Священник-бунтарь согласился провести церемонию, однако новые брачные законы требовали совершения опасного первого шага. Уильям и Эллен должны были получить сертификат о браке в городской регистрационной палате в доме 21 на Корт-сквер, в двух шагах от офиса Дэниела Уэбстера.

Утром 7 ноября они тайком проскользнули прямо под носом юристов, работавших против них, и отважно зарегистрировали свои имена: Уильям Крафтс (иногда их фамилия писалась именно так), столяр, 25 лет; Эллен Крафтс, 23 года; оба родились в Мейконе, штат Джорджия. Графа «имена родителей» осталась пустой[573].
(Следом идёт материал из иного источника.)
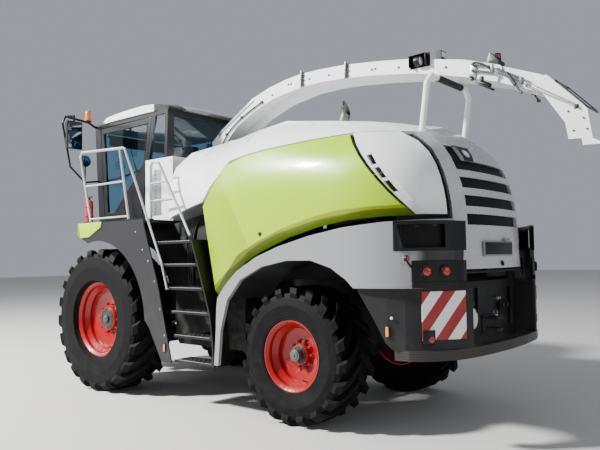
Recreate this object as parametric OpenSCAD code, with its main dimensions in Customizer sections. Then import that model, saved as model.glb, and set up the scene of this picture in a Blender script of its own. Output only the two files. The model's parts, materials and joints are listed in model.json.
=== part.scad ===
// Self-propelled forage harvester.
// Millimetres. +Z up, +X to the rear, the left side at -Y, the ground at Z = 0.

/* [Layout] */
// Distance between the front and rear axles
wheelbase = 3170; // [3100:5:3260]
// How far the front axle lies ahead of the origin
front_axle_ahead = 2175; // [2150:5:2200]
// Running gap between pieces that lie against each other
seat_gap = 0.3; // [0.2:0.1:0.5]
// Radial gap of a pin in its bore
pin_gap = 0.05; // [0.02:0.01:0.1]
// Free gap between pieces that move past each other
swing_gap = 8; // [6:1:12]

/* [Front wheels] */
// Radius over the lugs of a front tyre
front_tyre_r = 915; // [900:5:925]
// Width of a front tyre
front_tyre_w = 650; // [620:5:660]
// Middle plane of a front wheel from the centre line
front_wheel_y = 1170; // [1165:5:1180]
// Radius over the flange of a front rim
front_rim_r = 482; // [470:2:490]
// Lugs on each half of a front tyre
front_lugs = 21; // [18:1:24]

/* [Rear wheels] */
// Radius over the lugs of a rear tyre
rear_tyre_r = 695; // [690:5:705]
// Width of a rear tyre
rear_tyre_w = 560; // [540:5:570]
// Middle plane of a rear wheel from the centre line
rear_wheel_y = 1020; // [1015:5:1030]
// Radius over the flange of a rear rim
rear_rim_r = 361; // [350:1:370]
// Lugs on each half of a rear tyre
rear_lugs = 20; // [16:1:22]
// Kingpin axis from the centre line
kingpin_y = 850; // [845:5:860]

/* [Body shell] */
// Greatest half width of the upper shell
shell_half_w = 1338; // [1320:2:1345]
// Sheet thickness of the shell panels
shell_t = 30; // [24:2:36]
// Height at which the shell starts to lean inward
shell_belly_z = 2250; // [2200:10:2300]
// Half width of the tailgate
tailgate_half_w = 795; // [770:5:820]
// Gap between two shell panels
panel_gap = 12; // [8:1:16]
// Half width of the machine over the rear mudguards
fender_half_w = 1448; // [1430:2:1460]
// Wall thickness of the mudguard and skirt mouldings
fender_t = 40; // [30:2:50]
// Height of the seam between mudguard and lower skirt
skirt_top_z = 1398; // [1390:2:1404]
// Lower edge of the rear skirts
skirt_low_z = 862; // [850:2:880]

/* [Cab] */
// Half width of the cab
cab_half_w = 850; // [830:5:860]
// Top of the cab floor
cab_floor_z = 2230; // [2220:5:2240]
// Underside of the cab roof
cab_eave_z = 3668; // [3650:2:3680]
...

К полудню вернулись в дом Хейденов, где их уже ждал священник. Войдя в дом, Теодор Паркер положил на стол Библию и саблю – книга и оружие лежали совсем рядом, как на верстаке Уильяма совсем недавно. Паркер был исполнен решимости использовать все необходимое.

Церемония была очень домашней. Присутствовали Уильям Купер Нелл, Хейдены и, возможно, другие обитатели дома, в том числе Кэлвин Фэйрбенк, который много лет назад помог самим Хейденам бежать из рабства. Паркер начал со стандартного обращения к жениху и невесте, потом заговорил об «особых обязанностях» Уильяма[574]. Он стал изгоем, и законы страны его не защищают. Поэтому у него есть «естественное право» сражаться насмерть с любым, кто попытается вернуть его в рабство. Более того, мужчина вправе любой ценой защищать жизнь и свободу Эллен – даже если это означает могилу для него и «могилу для тысячи человек».
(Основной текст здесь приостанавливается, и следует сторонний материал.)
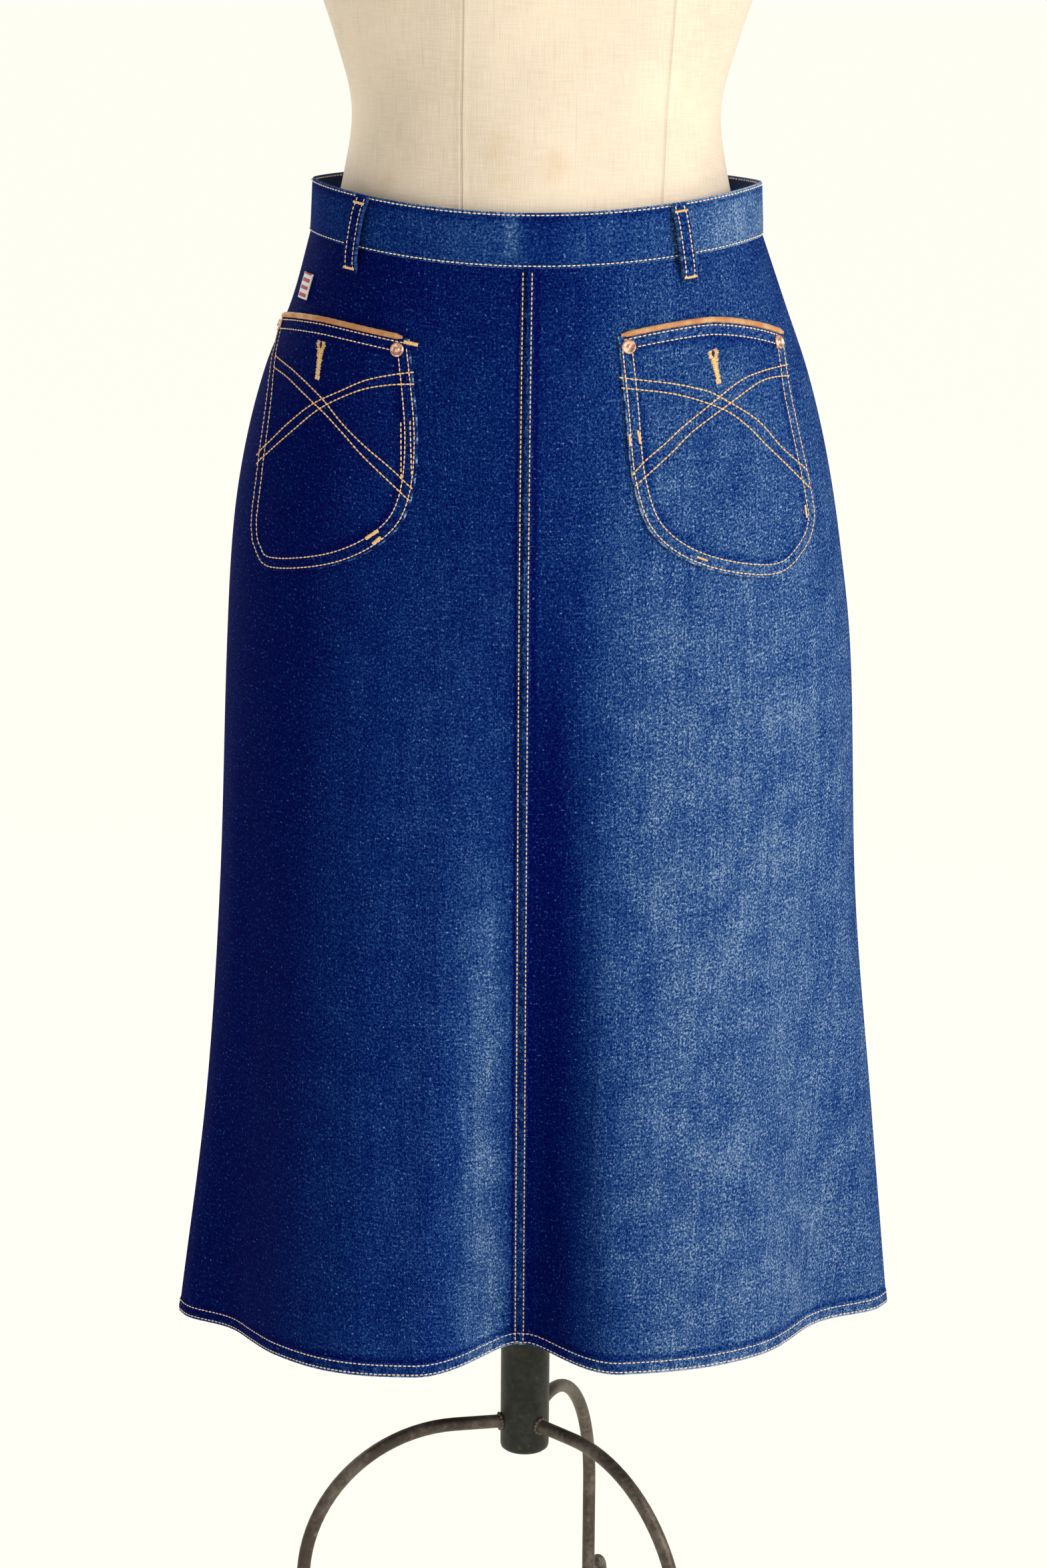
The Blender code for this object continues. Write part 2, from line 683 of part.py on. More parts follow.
def make_post():
    top = FORM[0].height - SEAM_GAP
    edge = 0.0008
    profile = (
        (POST_RADIUS - edge, POST_BOTTOM),
        (POST_RADIUS, POST_BOTTOM + edge),
        (POST_RADIUS, top - edge),
        (POST_RADIUS - edge, top),
    )
    return turned("stand_post", profile, Matrix.Identity(4), POST_SIDES, "iron")


def leg_path():
    """A leg's centre line as (out, height): level run, quarter arch, drop and curled foot."""
    path = [(POST_RADIUS + SEAM_GAP, LEG_HEIGHT), (LEG_RUN, LEG_HEIGHT)]
    for k in range(1, ARCH_STEPS + 1):
        angle = 0.5 * math.pi * k / ARCH_STEPS
        path.append((
            LEG_RUN + ARCH_RADIUS * math.sin(angle),
            LEG_HEIGHT - ARCH_RADIUS * (1.0 - math.cos(angle)),
        ))
    step = math.radians(FOOT_STEP)
    half_bar = BAR_RADIUS * math.cos(math.pi / BAR_SIDES)
    half_curl = FOOT_RADIUS[0] * math.cos(0.5 * step)
    centre = (LEG_RUN + ARCH_RADIUS + FOOT_RADIUS[0], half_bar + half_curl)
    for k in range(FOOT_POINTS):
        angle = math.pi + step * (k + 0.5)
        shrink = max(0.0, (k + 1 - FOOT_ROUND) / (FOOT_POINTS - FOOT_ROUND))
        radius = FOOT_RADIUS[0] + (FOOT_RADIUS[1] - FOOT_RADIUS[0]) * shrink
        path.append((centre[0] + radius * math.cos(angle), centre[1] + radius * math.sin(angle)))
    return path


def make_leg(name, turn):
    """Sweep an eight-sided bar along the leg's line, with a flat side underneath."""
    radial = Vector((math.cos(math.radians(turn)), math.sin(math.radians(turn)), 0.0))
    sideways = Vector((-radial.y, radial.x, 0.0))
    path = [radial * out + Vector((0.0, 0.0, height)) for out, height in leg_path()]
    rings = []
    for k, point in enumerate(path):
        before = (point - path[k - 1]).normalized() if k else None
        after = (path[k + 1] - point).normalized() if k + 1 < len(path) else None
        run = ((before or after) + (after or before)).normalized()
        widen = 1.0 / run.dot(after or before)
        across = sideways.cross(run).normalized()
        ring = []
        for side in range(BAR_SIDES):
            angle = math.tau * (side + 0.5) / BAR_SIDES
            offset = across * math.cos(angle) * widen + sideways * math.sin(angle)
            ring.append(point + offset * BAR_RADIUS)
        rings.append(ring)
    return loft(name, rings, "iron", smooth_angle=50.0)


def stand_on_origin():
    """Move everything so that the bottom centre of the whole box is the origin."""
    corners = [o.matrix_world @ v.co for o in bpy.context.scene.objects for v in o.data.vertices]
    middle = [0.5 * (min(c[k] for c in corners) + max(c[k] for c in corners)) for k in (0, 1)]
    shift = Matrix.Translation((-middle[0], -middle[1], -min(c.z for c in corners)))
    for part in bpy.context.scene.objects:
        part.data.transform(shift)


def main():
    for old in list(bpy.data.objects):
        bpy.data.objects.remove(old, do_unlink=True)
    for panel in PANELS:
        make_panel(panel)
    make_waistband()
    for loop in LOOPS:
        make_belt_loop(loop)
    make_back_lap()
    make_zip()
    make_button()
    for pocket in POCKETS:
        make_pocket(pocket)
        make_trim(pocket)
        make_rivets(pocket)
    make_label_tab()
    make_form()
    make_post()
    for name, turn in LEG_TURNS.items():
        make_leg(name, turn)
    stand_on_origin()


main()
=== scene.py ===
"""Looks of a worn denim skirt, the linen dress form that fills it and its iron stand."""

import json
import math
from collections import namedtuple

import bpy
import numpy as np
from mathutils import Matrix, Vector

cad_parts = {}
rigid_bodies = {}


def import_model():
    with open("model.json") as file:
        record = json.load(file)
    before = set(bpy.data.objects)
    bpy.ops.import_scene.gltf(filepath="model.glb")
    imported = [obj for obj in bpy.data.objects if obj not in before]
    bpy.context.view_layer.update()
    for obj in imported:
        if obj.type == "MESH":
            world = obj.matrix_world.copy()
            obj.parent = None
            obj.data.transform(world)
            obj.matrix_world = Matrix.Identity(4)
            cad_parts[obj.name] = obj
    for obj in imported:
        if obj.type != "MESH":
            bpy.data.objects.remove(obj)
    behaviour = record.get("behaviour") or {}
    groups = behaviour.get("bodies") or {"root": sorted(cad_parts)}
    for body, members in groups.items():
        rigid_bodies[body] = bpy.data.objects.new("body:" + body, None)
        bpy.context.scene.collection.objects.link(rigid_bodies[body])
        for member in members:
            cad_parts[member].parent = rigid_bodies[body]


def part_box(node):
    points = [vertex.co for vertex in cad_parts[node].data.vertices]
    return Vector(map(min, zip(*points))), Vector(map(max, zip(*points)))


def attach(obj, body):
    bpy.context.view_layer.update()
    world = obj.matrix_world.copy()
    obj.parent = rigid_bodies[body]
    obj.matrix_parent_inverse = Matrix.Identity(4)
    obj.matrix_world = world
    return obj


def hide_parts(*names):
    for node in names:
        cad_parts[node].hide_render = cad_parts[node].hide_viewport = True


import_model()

bl_info = {
    "name": "Denim skirt on a dress form",
    "version": (1, 0, 0),
    "blender": (4, 5, 0),
    "location": "View3D > Sidebar > Skirt",
    "description": "Builds the looks of a denim skirt, its dress form, its stand and a studio",
    "category": "Add Mesh",
}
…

Провозгласив Уильяма и Эллен мужем и женой, Паркер взял в руки предметы, оставленные у двери. В правую руку Уильяма он вложил книгу, чтобы тот использовал ее «для спасения собственной души и души своей жены». Потом взял оружие, устрашающий калифорнийский нож, и протянул его Уильяму, чтобы тот использовал оружие «для спасения свободы или жизни своей жены, если иным способом сделать это не удастся».